U.S. President Donald Trump says he wants to use the military to secure the U.S.-Mexico border until his promised wall is built.
Trump said during a lunch with Baltic leaders that he’s spoken with Defence Secretary Jim Mattis about the idea.
“We’re going to be doing things militarily until we can have a wall and proper security,” the president said
He called it a “big step.”
Trump begrudgingly signed a spending bill last month that provided far less money for the wall than he wanted.
He’s been complaining that U.S. borders are too porous and its immigration laws too weak.
Meanwhile, the caravan of Central American migrants that angered Trump was sidelined at a sports field in southern Mexico with no means of reaching the border even as Trump tweeted another threat to Mexico Tuesday.
“The big caravan of people from Honduras, now coming across Mexico and heading to our “weak laws” border, had better be stopped before it gets there,” Trump wrote. “Cash cow NAFTA is in play, as is foreign aid to Honduras and the countries that allow this to happen.”
President says U.S. immigration laws are ‘pathetic’ and ‘weak’0:57
The caravan that once numbered 1,150 or more people actually halted days ago in the town of Matias Romero in the southern state of Oaxaca, where participants slept out in the open. After days of walking along roadsides and train tracks, the organizers now plan to try to get buses to take participants to the final event, an immigrants’ rights conference in the central state of Puebla later this week.
Bogged down by logistical problems, large numbers of children and fears about people getting sick, the caravan was always meant to draw attention to the plight of migrants and was never equipped to make it all the way to the U.S. border.
“The idea was never for this group of people to reach the border. It was more to achieve a sensible and clear solution” to migrants’ need to leave their countries, said Irineo Mujica, director of Pueblo Sin Fronteras, the activist group behind the annual symbolic event.
With conditions bad in Honduras following that country’s hotly disputed November presidential elections, unexpectedly large numbers of people showed for this year’s march.
“We have never seen a march of this size. It is unmanageable,” Mujica said.
On Monday, Mexican immigration officials began taking the names of people interested in filing for asylum, or temporary transit or humanitarian visas in Mexico.
But Mujica said he didn’t know “if that was just to calm down Donald Trump’s tweets, or calm down Donald Trump.” He said the group was waiting for the migration officers to return.
About 150 men already did break off from the march Sunday, hopping a freight train north, probably with hopes of trying to enter the U.S.
A girl lies awake as Central American migrants travelling with the annual Stations of the Cross caravan sleep at a sports club in Oaxaca State, Mexico. Trump, reiterating his call for a robust wall and tough immigration policies, says the situation is ‘sad for the people in the caravan and it’s sad for the people of the United States.’(Felix Marquez/Associated Press)
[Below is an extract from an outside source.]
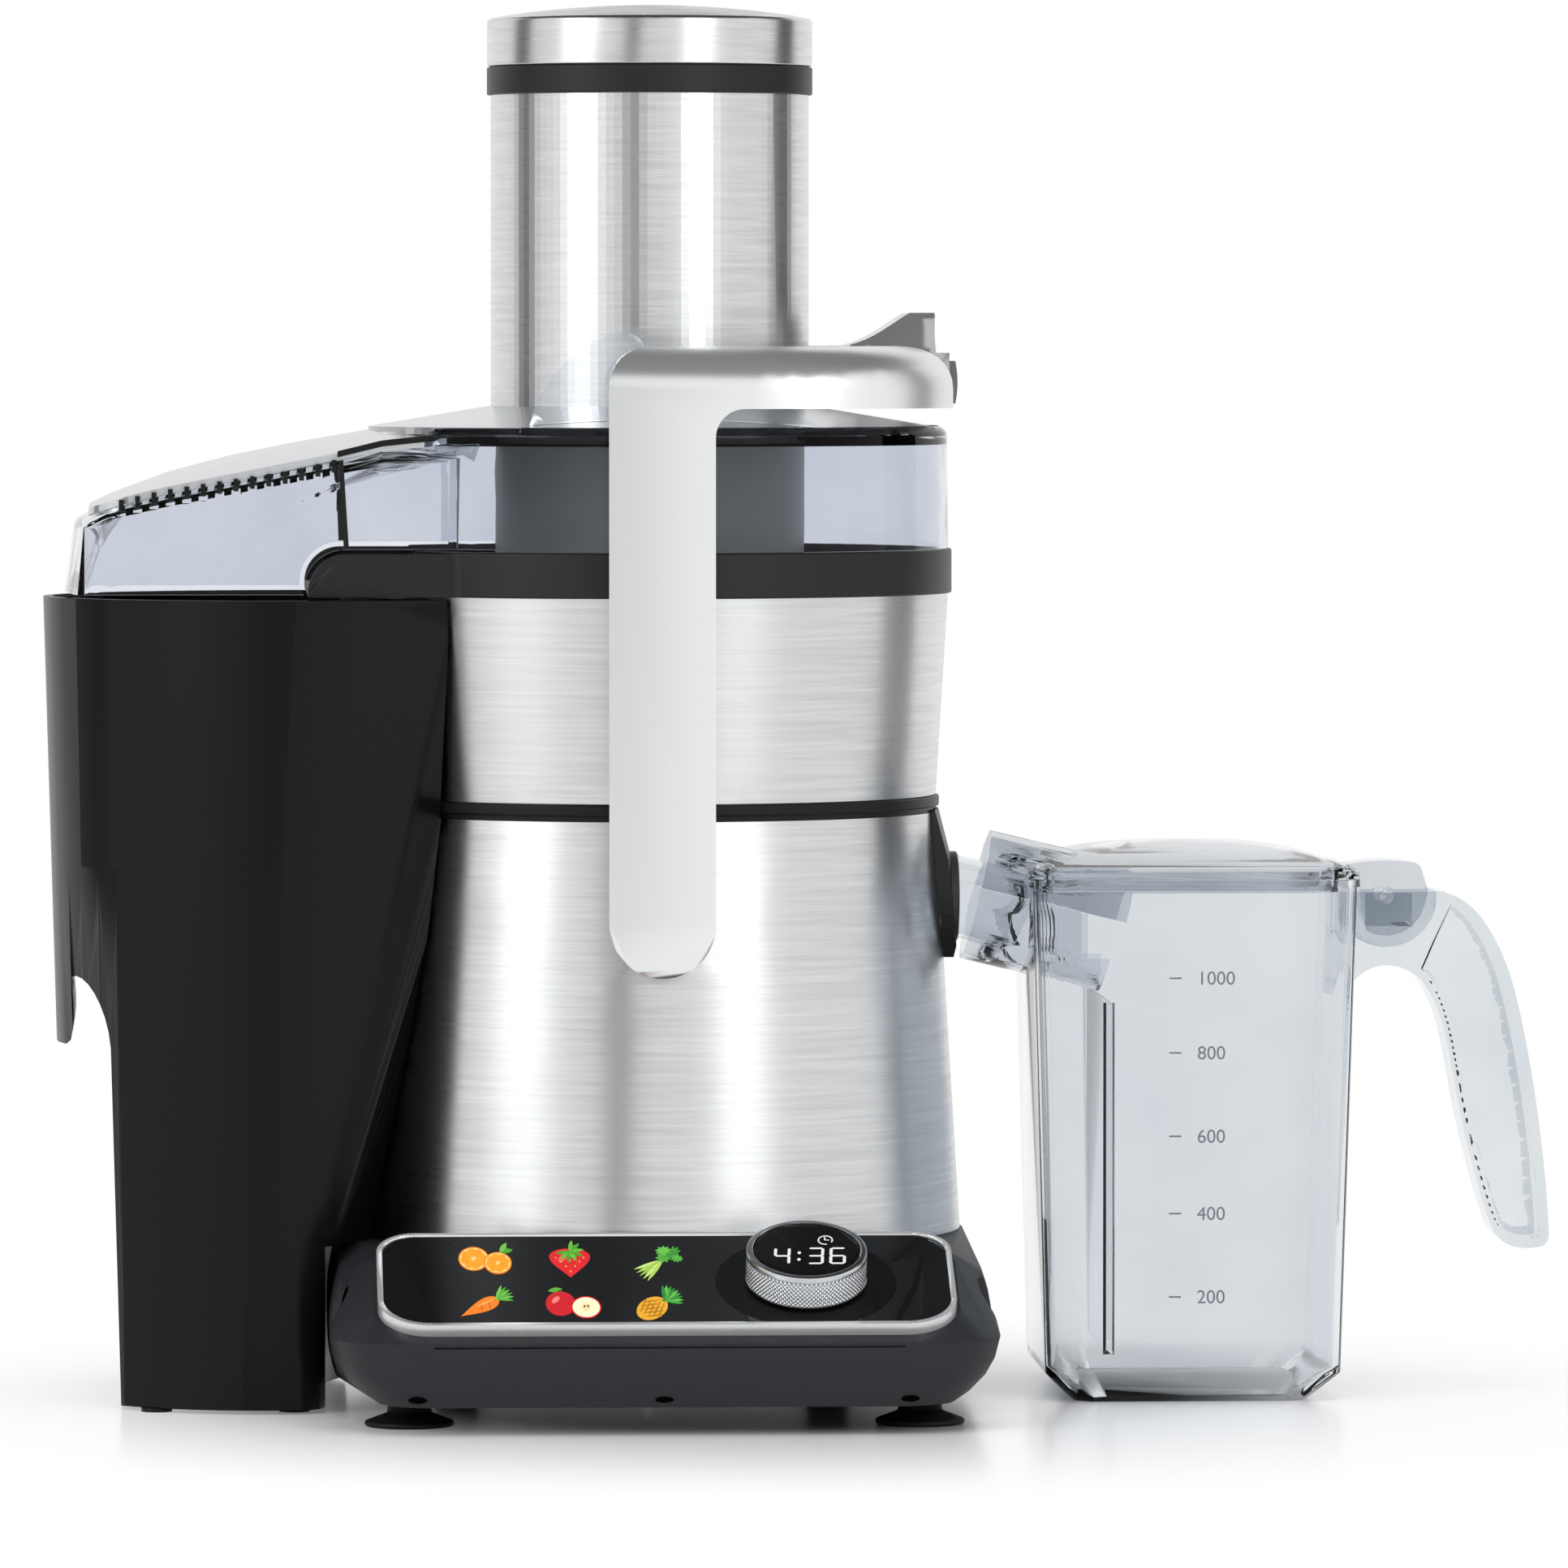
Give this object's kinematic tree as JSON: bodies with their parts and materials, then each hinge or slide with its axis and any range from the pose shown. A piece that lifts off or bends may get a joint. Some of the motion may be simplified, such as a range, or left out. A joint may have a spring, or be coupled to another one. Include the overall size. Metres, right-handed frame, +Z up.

The “Stations of the Cross” caravans have been held annually in southern Mexico for about 10 years. They began as short processions of migrants, some dressed in biblical garb and carrying crosses, as an Easter-season protest against the kidnappings, extortion, beatings and killings suffered by many Central American migrants as they cross Mexico.
The organized portions of the caravans usually have not gone much farther north than the Gulf coast state of Veracruz.
Mexico says some already sent home
This year’s event seems to have gotten more notice in the U.S., and Trump has sent some angry tweets that raised hackles in Mexico, which in recent years has detained and deported hundreds of thousands of Central American migrants before they could reach the U.S. border.
In a statement late Monday, Mexico’s government said about 400 participants in the caravan had already been sent back to their home countries. “Under no circumstances does the Mexican government promote irregular migration,” the Interior Ministry statement said.
The department also said that unlike in previous yearly caravans, “this time Mexican immigration authorities have offered refugee status” to participants who qualify. But it suggested it is not up to Mexico to keep people from going to the U.S. to apply for asylum.
“It is not this government’s responsibility to make immigration decisions for the United States or any other country, so it will be up to the appropriate authorities of the United States to decide whether to authorize the entry of the caravan participants to U.S. territory,” the statement said.
Mexico routinely stops and deports Central Americans, sometimes in numbers that rival those of the United States. Deportations of foreigners dropped from 176,726 in 2015 to 76,433 in 2017, in part because fewer were believed to have come to Mexico, and more were requesting asylum in Mexico.
Mexico granted 3,223 asylum requests made in 2016, and 9,626 requests filed last year are either under review or have been accepted.
Deportations continued at about the same pace in the first two months of 2018, with 15,835 people returned to central American countries.